Is that why I was able to score a 3G iPad just an hour after the store opened to distribute them?  The coolest toy I've seen since an Etch-a-Sketch, which I never had. (Except a teeny tiny one attached to a pen, a sort of mini version, the nano-iPod of an Etch-a-Sketch.)  And now, after a weekend of "downloading apps," (I don't have an iPhone-but-now-I-want-one, so I've never done this), I have a Mandarin phrasebook that TALKS (in a voice that sounds like Vincent Zhao), a nice travel alarm clock, a way to update my blog on the road (China willing), visit Facebook, check weather and news (BBC and China Daily**).  A little piano.  Mahjong games.  Access to a lot of free literature. (So far, a collection of "Asian Wisdom" and Leaves of Grass.) And all my music and photos and the internet and .... the world.  Just hope I can get a China Mobile micro-sim for universal wireless access in the Middle Kingdom.  Seems to be difference of opinion as to whether they will be available.   But they make them there!

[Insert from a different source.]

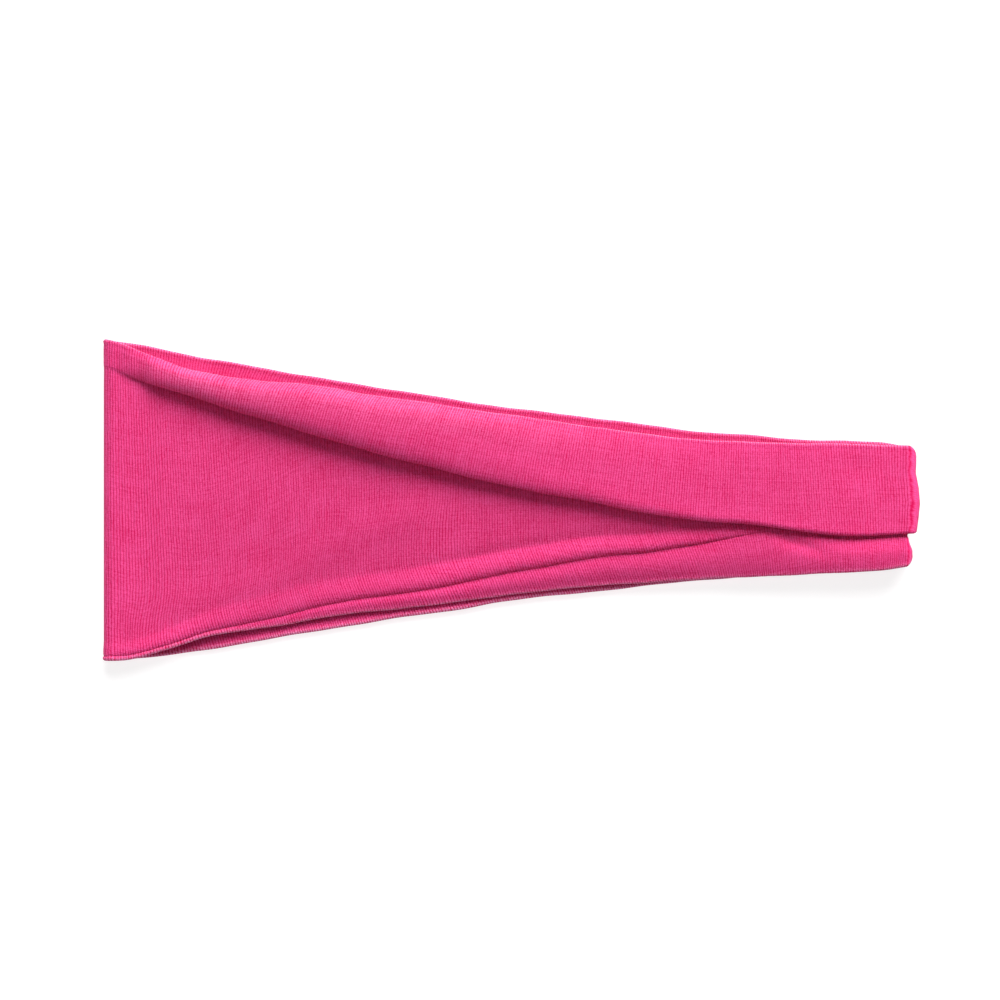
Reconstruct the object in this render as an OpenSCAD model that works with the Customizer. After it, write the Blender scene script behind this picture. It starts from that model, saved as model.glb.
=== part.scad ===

Moving on from 3G to 3D, do I credit unblocked qi for acquiring a DVD today of True Legend, the Vincent Zhao movie I have been obsessing over for nearly a year?  I should be watching it right now -- real soon now, the anticipation is delicious -- but I am still reeling with knowing I don't have to waste any time searching for a cheap copy for a buck in Shanghai or Beijing.  Although, if it is on a big screen there, I may just have to buy a ticket.  I understand some scenes are in 3D...Vincent in 3D! Vincent in the mountains.

I finished Bi Chun Mu, a good wuxia series, with some surprises, although as usual, pretty much everyone dies (martyred really)  in the end.  Since I am going to be in China very soon, I decided to follow-up with something not quite so Chinese.  What could be less Chinese than...The Ladies No. 1 Detective Agency, based on the novels of Alexander McCall Smith, set in Botswana.  I love those books, but was a little leery of seeing them translated by HBO to video.  But they are perfect.  (And you learn to pronounce those Botswana words. Rra and Mma and dumela.)  Then it came to me: this is just the yin version of House, M.D.  A gifted person who has their own sense of justice, their own intuitive way of solving problems, and their own internal suffering to overcome.  I think Precious Ramotswe, a "traditionally built" lady, does it better than the skinny drug-addled doctor.  No drugs required, just a lot of compassion.

Why am I writing this?  I must go pop True Legend in my DVD player.  Now.  The African bush is beautiful, but China is calling.

**China Daily has a headline in my first look-see on the iPad,  Shanghai Welcomes World Leaders for Expo.  I have made news already!  Actually I'm hoping everyone will be at the Expo so I can roam the Shanghai Museum's landscape painting exhibit in peace and leisure.